The covering letter from Horphag's representative returning a signed copy of Henkel/Cognis's letter is not to the contrary. That letter refers to the signed enclosure simply as an "outline." Although it states Horphag's intent to "do its utmost to comply with our agreement in the short time available," that statement can be read simply as a commitment to seek financing to help put the agreement into effect, an effort no one denies that Horphag made.

Henkel/Cognis argues that it partially performed the agreement by disclosing its inventory to Horphag — presumably in an inventory projection called for in the letter, and by refraining from sales beginning on or about June 11 and continuing until on or about June 30. Henkel/Cognis suggests that its inventory projection was somehow to Horphag's benefit, and disclosed a trade secret. However, the letter itself belies that position. The only reason for the inventory projection was to permit Horphag to arrange to have funds available to purchase Henkel/Cognis's inventory.

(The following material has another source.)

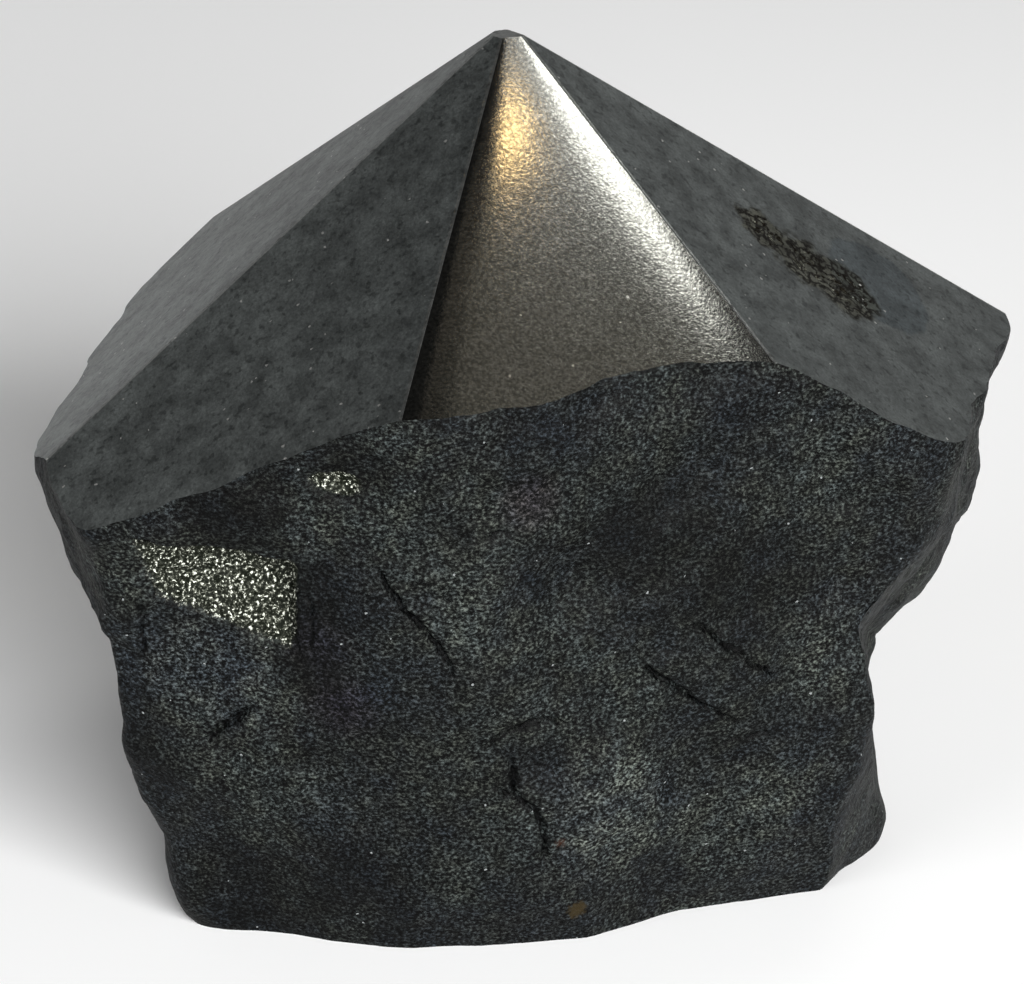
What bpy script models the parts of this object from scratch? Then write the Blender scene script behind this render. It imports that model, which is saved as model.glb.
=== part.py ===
"""A hematite point: one broken lump of iron ore with six faces ground on its top and a sawn flat base.

The stone is made the way a lapidary makes it. A block is broken to the outline of the rough, a few pieces are
knocked out of it, and its skin gets the lumps, hollows and cracks of a fracture. Last it is ground: six flat
faces that meet in a point, and a flat base to stand on.
"""
import math

import bmesh
import bpy
from mathutils import Matrix, Vector, noise

MM = 0.001
NAME = "hematite_stone"
UP = Vector((0.0, 0.0, 1.0))

# The vertical line through the point of the stone is the axis that every face is measured from. Azimuth 0 faces
# the front (-Y) and 90 the right (+X). All lengths are in mm until the mesh is finished.

# Ground faces: azimuth, slope from the horizontal, and the height where the face meets the axis.
GROUND_FACES = {
    "left": (-94.5, 41.5, 62.1),
    "front_left": (-47.0, 39.2, 61.8),
    "front": (16.0, 38.5, 61.7),
    "right": (69.5, 38.2, 62.3),
    "back_right": (130.5, 36.2, 62.2),
    "back_left": (-157.0, 38.2, 62.5),
}
# The ridges between them are a little worn, and so is the point.
RIDGE_WEAR = 0.05
POINT_HEIGHT = 61.35

# Broken faces: azimuth, undercut (how far the face leans in towards the foot, in degrees) and reach, its distance
# from the axis at the height of the shoulder, where the ground faces begin.
SHOULDER = 36.0
BROKEN_FACES = {
    "front_left": (-8.0, 11.0, 25.2),
    "front_middle": (5.0, 10.5, 24.0),
    "front_right": (20.0, 8.5, 22.0),
    "left": (-72.0, 9.6, 33.8),
    "left_chamfer": (-45.0, 12.7, 35.1),
    "left_back": (-113.0, 12.0, 30.4),
    "back_left": (-155.0, 12.0, 29.0),
    "back": (170.0, 9.0, 31.0),
    "back_right": (125.0, 15.0, 33.5),
    "right_rim": (76.0, 3.0, 32.8),
    "right_lobe": (66.0, 14.0, 33.0),
}

# Worn faces round the foot: azimuth, undercut and reach at the base itself.
FOOT_FACES = {
    "front_left": (-17.0, 17.0, 18.3),
    "front_right": (10.0, 25.0, 15.5),
    "left": (-95.0, 15.5, 20.6),
    "right": (55.0, 42.0, 22.8),
    "back": (178.0, 35.0, 20.0),
}

# Pieces knocked out where two breaks meet: what lies outside both faces is gone. Azimuth, undercut and reach, at
# the shoulder or at the height that comes last.
BREAKS = {
    "right_bite": ((88.0, -5.0, 24.2), (69.0, 34.0, 37.0)),
    "left_bite": ((-95.0, 5.0, 25.0, 24.4), (-88.5, 35.5, 27.3, 24.4)),
    "foot_chip": ((17.0, 24.0, 13.7, 0.0), (32.0, 12.0, 15.5, 0.0)),
    "rim_chip": ((78.0, 3.0, 31.8, 28.0), (78.0, 20.0, 33.5, 38.0)),
    "back_step": ((172.0, 6.0, 27.4), (175.0, -62.0, 26.0, 15.0)),
    "back_left_step": ((-150.0, 9.0, 26.6), (-95.0, 12.0, 20.5)),
}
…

Even before Henkel/Cognis was aware that Horphag would sign and return the letter, it disclosed that its inventory was worth between $15 and $16 million. Any more precise disclosure, which in any event was only a projection, could not have advantaged Horphag in any perceptible way. Although Henkel/Cognis did cease sales of Pycnogenol for a brief time in June, such cessation could not have been part performance of the alleged agreement because, according to the letter, Henkel/Cognis was not called upon to cease distributing Pycnogenol until July 1. If Henkel/Cognis stopped distributing Pycnogenol before that, it did so either as a gesture of good will, or, considering that its entire inventory was to be purchased by Horphag, in furtherance of its own interest.

As to the third element, it appears from both the signed letter and the covering letter returned by Horphag that the signed letter did not contain all of the terms to be included in a settlement agreement.

Finally, although the disputed letter is a writing, the agreement in question, involving the settlement of a litigation, is usually in a form more precise and inclusive than the proffered letter, which does not even provide explicitly for termination of the litigation.

Again, examining the various factors listed above is intended to disclose the status of negotiations and when the parties intended to be bound. These parties were engaged in litigation, and events in that litigation also should be examined insofar as they may reflect that intent. The status of the negotiations as of the time Horphag signed the letter from Henkel/Cognis, and the parties' intent, may be discerned in the June 22 letter of Henkel/Cognis's attorney to the AAA. He wrote that the parties "are currently circulating a proposed settlement agreement," not that an agreement had been reached. (Tabio Decl. Exh. A) Moreover, as noted, Henkel/Cognis's counsel did not disclose to the court on July 13 that a settlement had been agreed upon and breached, and wrote again to the AAA on July 17 and July 20 without making that disclosure.

At most, it would appear that the parties had an agreement of the second type enumerated by Judge Leval — an agreement on major terms with others to be negotiated, and an obligation imposed on both parties to negotiate in good faith. It appears further that what brought these negotiations to grief was Horphag's inability to obtain financing. There is no claim that that barrier resulted from Horphag's bad faith, or that Horphag did not try to overcome it. It appears that Horphag did not complete the settlement because it became impossible to do so.

For the above reasons, Henkel/cognis's motion for specific enforcement of a settlement herein is denied.